Marie 12-22-2004 10:44 AM

Hi Skinny and TOF, I hope both of you are doing great and enjoying the holidays. I do love this time of year. I love buying presents for my sons. I think I look forward to Christmas morning more than they do.

I braved the scale this morning and I'm still maintaining at 188. I was very thankful for that. The way I have been eating, I wasn't sure what was going to happen. But since I just nibble through the day instead of eating real meals, I think that balanced out the calories so that I'm not going overboard. Although maintaining is the goal for the next week and a half, I've got to stop nibbling and eat real meals. So today that is my goal. Real meals and no munchies. Now, can I do it? For some reason, I doubt it but I'm going to try.

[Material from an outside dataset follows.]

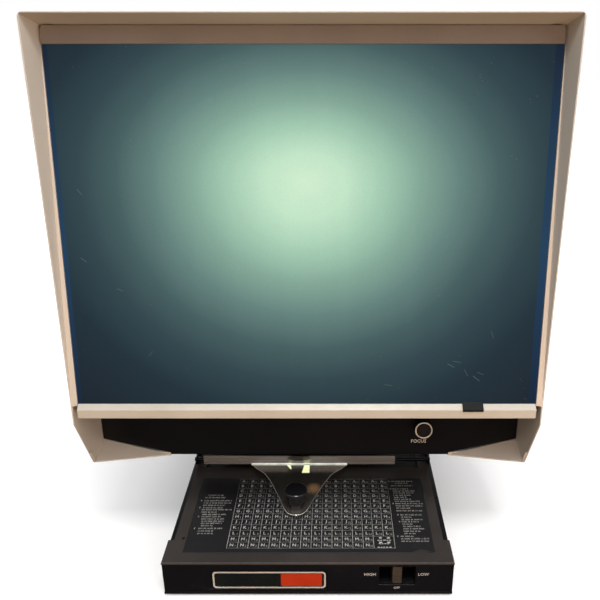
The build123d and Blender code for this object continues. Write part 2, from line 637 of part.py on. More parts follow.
# clips: each goes round the mirror's side edge, from the bracket to its face
clips = []
for s in (-1, 1):
    for k in (-50, 50):
        def mp(a, b):
            return (M2[0] + a * ty + b * M2[2], M2[1] + a * tz + b * M2[3])
        side = prism_yz([mp(k - 6, 1.2), mp(k + 6, 1.2), mp(k + 6, -4.0), mp(k - 6, -4.0)], s * 85.1, s * 86.4)
        face_ = prism_yz([mp(k - 6, 1.2), mp(k + 6, 1.2), mp(k + 6, 0.1), mp(k - 6, 0.1)], s * 80.0, s * 86.4)
        back = prism_yz([mp(k - 6, -4.05), mp(k + 6, -4.05), mp(k + 6, -5.2), mp(k - 6, -5.2)], s * 80.1, s * 86.4)
        side2 = prism_yz([mp(k - 6, 1.2), mp(k + 6, 1.2), mp(k + 6, -5.2), mp(k - 6, -5.2)], s * 85.1, s * 86.4)
        clips.append(side2 + face_ + back)
save("mirror_clips", group(clips))

# ---------------------------------------------------------------------------
# Lens mount, lens and focus drive
# ---------------------------------------------------------------------------
mount = cyl((0, AXIS_Y, 72), (0, AXIS_Y, 98), 15.0) + cyl((0, AXIS_Y, FLT), (0, AXIS_Y, 98), 18.5)
mount = mount - cyl((0, AXIS_Y, 70), (0, AXIS_Y, 100), 12.0 + RUN)
save("lens_mount", mount)

barrel = cyl((0, AXIS_Y, 62.5), (0, AXIS_Y, 104), 12.0)
barrel = barrel - cone((0, AXIS_Y, 62.4), (0, AXIS_Y, 66.0), 8.5, 6.5)
barrel = barrel - cyl((0, AXIS_Y, 60), (0, AXIS_Y, 110), 6.5)
barrel = barrel - cyl((0, AXIS_Y, 74), (0, AXIS_Y, 110), 9.0)
save("lens_barrel", barrel)


def lens_z(z0, thick, r, sag_lo, sag_hi):
    a = cyl((0, AXIS_Y, z0), (0, AXIS_Y, z0 + thick), r)
    for sag, top in ((sag_lo, False), (sag_hi, True)):
        if sag <= 0:
            continue
        R = (r * r + sag * sag) / (2 * sag)
        zc = z0 + thick + sag - R if top else z0 - sag + R
        s = Pos(0, AXIS_Y, zc) * Sphere(R)
        lo, hi = (z0 + thick, z0 + thick + sag + 1) if top else (z0 - sag - 1, z0)
        a = a + (s & box(-r - 1, r + 1, AXIS_Y - r - 1, AXIS_Y + r + 1, lo, hi))
    return a


save("lens_elements", group([lens_z(67.5, 2.0, 6.45, 1.2, 1.2), lens_z(76.0, 2.6, 8.95, 1.5, 2.0),
                             lens_z(86.0, 2.6, 8.95, 2.0, 1.4)]))

# focus arm: a clamp ring on the barrel and a slotted plate at the eccentric
ARM_Y0, ARM_Y1 = 196.0, 204.0
z_ax = FOC_Z - (199.5 - py(FOC_Z)) * math.tan(PANEL_LEAN)     # focus axis height there
arm = cyl((0, AXIS_Y, 99.5), (0, AXIS_Y, 103.5), 16.0) - cyl((0, AXIS_Y, 99), (0, AXIS_Y, 104), 12.0 + 0.02)
arm = arm + box(14.5, 103, ARM_Y0, ARM_Y1, 100.2, 103.2)
end = box(88.5, 103, 197.5, 201.5, z_ax - 4.4, z_ax + 4.8)
arm = arm - box(88.5, 103.5, ARM_Y0 - 1, 197.5, 95, 110) - box(88.5, 103.5, 201.5, ARM_Y1 + 1, 95, 110)
arm = arm + end
slot_c = V(FOC_X - ECC + 0.38, 199.5, z_ax)
slot_pl = Plane(origin=slot_c, x_dir=(1, 0, 0), z_dir=fa)
slot = slot_pl * Box(4.6, 3.34, 12)
arm = arm - slot
save("focus_arm", arm)

# focus shaft with its eccentric pin at the back, a bearing post on the floor
d_end = (199.5 - fo.Y) / math.cos(PANEL_LEAN)                 # distance down the axis
shaft = cyl(foc(14.0), foc(-(d_end - 4.0)), 3.0)
disc = cyl(foc(-(d_end - 7.0)), foc(-(d_end - 4.0)), 4.2)
pin = cyl(foc(-(d_end - 4.5), dx=-ECC), foc(-(d_end + 4.5), dx=-ECC), 1.5)
shaft = shaft + disc + pin
save("focus_shaft", shaft)

dp0, dp1 = d_end - 16.0, d_end - 8.5
post_c = foc(-(dp0 + dp1) / 2)
py0, py1 = foc(-dp0)[1], foc(-dp1)[1]
post = box(FOC_X - 8, FOC_X + 8, py0, py1, FLT, post_c[2] + 7.0)
post = post - cyl(foc(-(dp0 - 6)), foc(-(dp1 + 6)), 3.0 + RUN)
post = post + box(FOC_X - 8, FOC_X + 8, py0 - 8, py0, FLT, FLT + 2.0)
save("focus_bearing", post)

# focus knob: black cap with a bright ring let into its face
kn = cyl(foc(1.2), foc(16.0), 7.6)
kn = fillet(kn.edges().filter_by(GeomType.CIRCLE).sort_by_distance(Vertex(*foc(16.0)))[0], 0.5)
for i in range(24):
    a = 2 * math.pi * i / 24
    kn = kn - cyl(foc(3.0, 7.75 * math.cos(a), 7.75 * math.sin(a)), foc(13.5, 7.75 * math.cos(a), 7.75 * math.sin(a)), 0.45)
kn = kn - cyl(foc(0.5), foc(14.2), 3.02)
groove = cyl(foc(15.0), foc(17.0), 7.2) - cyl(foc(14.9), foc(17.1), 6.2)
kn = kn - groove
save("focus_knob", kn)
ring = cyl(foc(15.0), foc(16.3), 7.18) - cyl(foc(14.9), foc(16.4), 6.22)
save("focus_knob_ring", ring)

# ---------------------------------------------------------------------------
# Fiche carriage.  The frame slides front to back in the side ledges; the
# carrier slides left and right on its two rods.
# ---------------------------------------------------------------------------
fr = None
for s in (-1, 1):
    side = prism_yz([(130.8, 33.2), (143.0, 28.0), (252.0, 28.0), (252.0, 39.2), (130.8, 39.2)], s * 114.0, s * 115.6)
    fr = side if fr is None else fr + side
    for y0 in (150.0, 228.0):
        fr = fr + box(s * 112.5, s * 114.1, y0, y0 + 10, 28.95, 30.05)
fr = fr + box(-115.6, 115.6, 250.4, 252.0, 33.9, 39.2)
for y in (ROD_YF, ROD_YR):
    fr = fr - cyl((-120, y, ROD_Z), (120, y, ROD_Z), ROD_R + 0.03)
save("carriage_frame", fr)
rods = [cyl((-116.6, y, ROD_Z), (116.6, y, ROD_Z), ROD_R) for y in (ROD_YF, ROD_YR)]
save("cross_rods", group(rods))
shoes = []
for s in (-1, 1):
    for y0 in (147.0, 225.0):
        z0, z1 = LEDGE_Z + 0.12, 32.4
        b = prism_yz([(y0 + 1.5, z0), (y0 + 14.5, z0), (y0 + 16, z0 + 1.5), (y0 + 16, z1 - 1.5),
                      (y0 + 14.5, z1), (y0 + 1.5, z1), (y0, z1 - 1.5), (y0, z0 + 1.5)], s * 115.6, s * 118.3)
        shoes.append(b)
save("glide_shoes", group(shoes))

# carrier: a flat frame with a rebate for the lower glass and ears for the lid
cf = rbox_xy(CAR_X - 84, CAR_X + 84, 127.5, 249.4, 39.6, 43.6, 3.0)
cf = cf - box(CAR_X - 73.5, CAR_X + 73.5, 136.6, 239.4, 39, 44)
cf = cf - box(CAR_X - 77.6, CAR_X + 77.6, 132.4, 243.6, 41.0, 44)
for s in (-1, 1):
    ear = box(CAR_X + s * 79.0, CAR_X + s * 82.0, 243.8, 249.4, 43.6, LID_Z + 2.2)
    ear = fillet(ear.edges().filter_by(Axis.X).group_by(Axis.Z)[-1], 1.8)
    cf = cf + ear
cf = cf - cyl((CAR_X - 90, LID_Y, LID_Z), (CAR_X + 90, LID_Y, LID_Z), 1.0 + RUN)
save("carrier_frame", cf)
save("lower_glass", box(CAR_X - 77.2, CAR_X + 77.2, 132.8, 243.2, 41.0, 43.5))
blocks = []
for sx in (-1, 1):
    for y in (ROD_YF, ROD_YR):
        b = box(CAR_X + sx * 35 - 6, CAR_X + sx * 35 + 6, y - 3.7, y + 3.7, 33.7, 39.6)
        b = b - cyl((CAR_X + sx * 35 - 8, y, ROD_Z), (CAR_X + sx * 35 + 8, y, ROD_Z), ROD_R + RUN)
        blocks.append(b)
save("slide_bushings", group(blocks))

# front bar and pointer tongue, with the handle knob
bar = box(CAR_X - 93.5, CAR_X + 93.5, 125.0, 127.5, 37.4, 46.7)
bar = fillet(bar.edges().filter_by(Axis.X).group_by(Axis.Z)[-1], 0.8)
save("front_bar", bar)
half = [(46.7, 130.3), (46.7, 125.0), (41.5, 118.5), (36.5, 114.0), (32.6, 110.5), (28.5, 103.5), (25.0, 96.5),
        (22.2, 89.6), (19.0, 82.0), (16.4, 75.5), (14.4, 70.6), (12.6, 65.0), (10.8, 60.4), (9.4, 57.4), (7.0, 54.3),
        (4.0, 52.4), (0.0, 51.6)]
tpts = [(CAR_X + x, y) for x, y in half] + [(CAR_X - x, y) for x, y in reversed(half[:-1])]
tongue = prism_xy(tpts, 36.0, 37.4)
tongue = tongue - cyl((CAR_X, 63.5, 30), (CAR_X, 63.5, 40), 1.7)
save("pointer_tongue", tongue)

hk = cyl((CAR_X, 63.5, 37.4), (CAR_X, 63.5, 52.6), 6.5)
hk = hk + cyl((CAR_X, 63.5, 52.4), (CAR_X, 63.5, 56.2), 10.2)
hk = fillet(hk.edges().filter_by(GeomType.CIRCLE).group_by(Axis.Z)[-1], 1.7)
hk = hk - cyl((CAR_X, 63.5, 37.0), (CAR_X, 63.5, 46.0), 1.6)
save("handle_knob", hk)
hs = cyl((CAR_X, 63.5, 34.6), (CAR_X, 63.5, 36.0), 3.0) + cyl((CAR_X, 63.5, 35.5), (CAR_X, 63.5, 45.0), 1.5)
save("handle_screw", hs)

# upper glass on its hinge strip
save("upper_glass", box(CAR_X - 75, CAR_X + 75, 132.9, 240.9, 43.9, 46.4))
hstrip = box(CAR_X - 78.4, CAR_X + 78.4, 241.2, 249.0, 44.4, 47.5) + box(CAR_X - 75, CAR_X + 75, 234.5, 241.3, 46.4, 47.5)
hstrip = hstrip - cyl((CAR_X - 90, LID_Y, LID_Z), (CAR_X + 90, LID_Y, LID_Z), 1.0 + RUN)
rear_e = [e for e in hstrip.edges().filter_by(Axis.X) if e.center().Y > 248.5]
hstrip = fillet(rear_e, 1.0)
save("glass_hinge_strip", hstrip)
save("lid_hinge_pin", cyl((CAR_X - 82.6, LID_Y, LID_Z), (CAR_X + 82.6, LID_Y, LID_Z), 1.0))

# ---------------------------------------------------------------------------
lo = [1e9] * 3
hi = [-1e9] * 3
for n, s in NODES.items():
    bb = s.bounding_box()
    for i, (a, b) in enumerate(((bb.min.X, bb.max.X), (bb.min.Y, bb.max.Y), (bb.min.Z, bb.max.Z))):
        lo[i] = min(lo[i], a)
        hi[i] = max(hi[i], b)
print("nodes", len(NODES), "box", [round(v, 2) for v in lo], [round(v, 2) for v in hi])
print("focus point on panel", tuple(round(v, 3) for v in foc(0)), "axis", (0, round(-math.cos(PANEL_LEAN), 5), round(math.sin(PANEL_LEAN), 5)))
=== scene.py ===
import json
import math
import random

import bmesh
import bpy
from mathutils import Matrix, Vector

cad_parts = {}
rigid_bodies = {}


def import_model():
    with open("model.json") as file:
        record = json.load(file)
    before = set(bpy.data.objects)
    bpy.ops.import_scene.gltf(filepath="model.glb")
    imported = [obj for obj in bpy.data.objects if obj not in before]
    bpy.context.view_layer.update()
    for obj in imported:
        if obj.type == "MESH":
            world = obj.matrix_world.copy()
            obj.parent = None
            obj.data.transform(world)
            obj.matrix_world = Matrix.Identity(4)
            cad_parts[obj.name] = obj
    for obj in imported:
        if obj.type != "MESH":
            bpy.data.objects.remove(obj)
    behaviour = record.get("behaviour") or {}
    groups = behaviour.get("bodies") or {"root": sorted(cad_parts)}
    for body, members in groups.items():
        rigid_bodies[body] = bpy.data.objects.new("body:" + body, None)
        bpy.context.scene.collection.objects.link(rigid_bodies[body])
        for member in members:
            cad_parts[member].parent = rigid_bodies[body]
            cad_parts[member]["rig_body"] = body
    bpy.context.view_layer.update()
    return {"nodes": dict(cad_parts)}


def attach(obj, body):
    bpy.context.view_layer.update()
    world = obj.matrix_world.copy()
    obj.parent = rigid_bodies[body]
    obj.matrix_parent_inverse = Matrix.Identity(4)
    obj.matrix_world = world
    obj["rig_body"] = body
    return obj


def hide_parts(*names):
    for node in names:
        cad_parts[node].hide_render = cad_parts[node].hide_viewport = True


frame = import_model()
NODES = frame["nodes"]
BODY_OF = {n: o["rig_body"] for n, o in NODES.items()}
random.seed(7)


def P(x, y, z):
    """A point given in millimetres from the front of the base, in the row frame."""
    return Vector((x / 1000.0, (y - 196.0) / 1000.0, (z + 2.0) / 1000.0))


# ---------------------------------------------------------------------------
# Camera
# ---------------------------------------------------------------------------
cam_data = bpy.data.cameras.new("camera")
cam = bpy.data.objects.new("camera", cam_data)
bpy.context.scene.collection.objects.link(cam)
cam.location = P(19.95, -410.09, 428.19)
cam.rotation_euler = (math.radians(90 - 22.068), 0.0, 0.0)
cam_data.sensor_width = 36.0
cam_data.lens = 655.3 / 600 * 36.0
cam_data.shift_x = -32.5 / 600
cam_data.clip_start = 0.02
cam_data.clip_end = 50
bpy.context.scene.camera = cam
bpy.context.scene.view_settings.view_transform = "Standard"
bpy.context.scene.view_settings.look = "None"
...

I used my Gazelle yesterday for 20 minutes. I was tired at the end so I think I got a good workout. Because I'm trying to lose weight, I am going o do it every day with a goal of 5 days per week. That's always my goal with exercise. Sometimes I make it and sometimes I don't. But I try and that's what keeps me on track.

I set up another web site and I'm just starting to put it together with Dreamweaver. I thought that would be a good vacation project so that I could practice what I learned in the class. And since I'm now our district's webmaster (officially) I wanted to learn a few things. So I'm designing a site for my dogs. I got free domain registration and hosting so it's not costing me anything.

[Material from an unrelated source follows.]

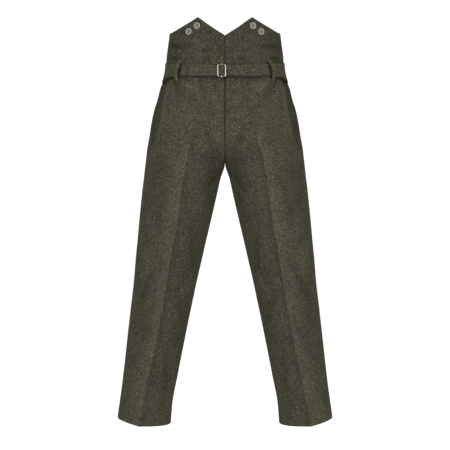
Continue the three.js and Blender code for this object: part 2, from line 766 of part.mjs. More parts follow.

Well, have a great day and enjoy yourselves. Eat healthy and keep maintaining. The losing season is almost upon us and we're going to do great.
Marie

tiredoffat 12-22-2004 07:08 PM

Hi all. Great to hear from you. Today I indulged again and found that I felt worse and look worse. The healthy food and careful eating does a lot for my attitude, feelings and looks. I finished off with a salad. It's busy. I have a lot of wrapping to do. Next year I'm going to strategize about how to change some unhealthy traditions into healthy traditions. Hopefully the next few days won't be too bad now that I've had a chance to eat a lot of chocolate and a few other treats. Other than the Christmas and Christmas eve dinners I hope I'll get on track and maybe even fit in a little exercise since I'm off work! Take care. Hope all is well. I plan to weigh myself on 1/15 or so once I'm fully back on track. Hopefully I won't see any gain and maybe even see another loss by then.

tiredoffat 12-23-2004 10:46 PM

Merry Christmas to all! Just checking in to see if everyone is doing well. Have a great holiday! I'll be back in a day or two.

Marie 12-24-2004 01:33 PM

TOF and Skinny, have a great Christmas. Things are going good here. I've been exercising and that's a good thing for me. Eating - I'm still a bum and am eating unhealthy but I did buy vitamins so that at least I have some healthy stuff going in me.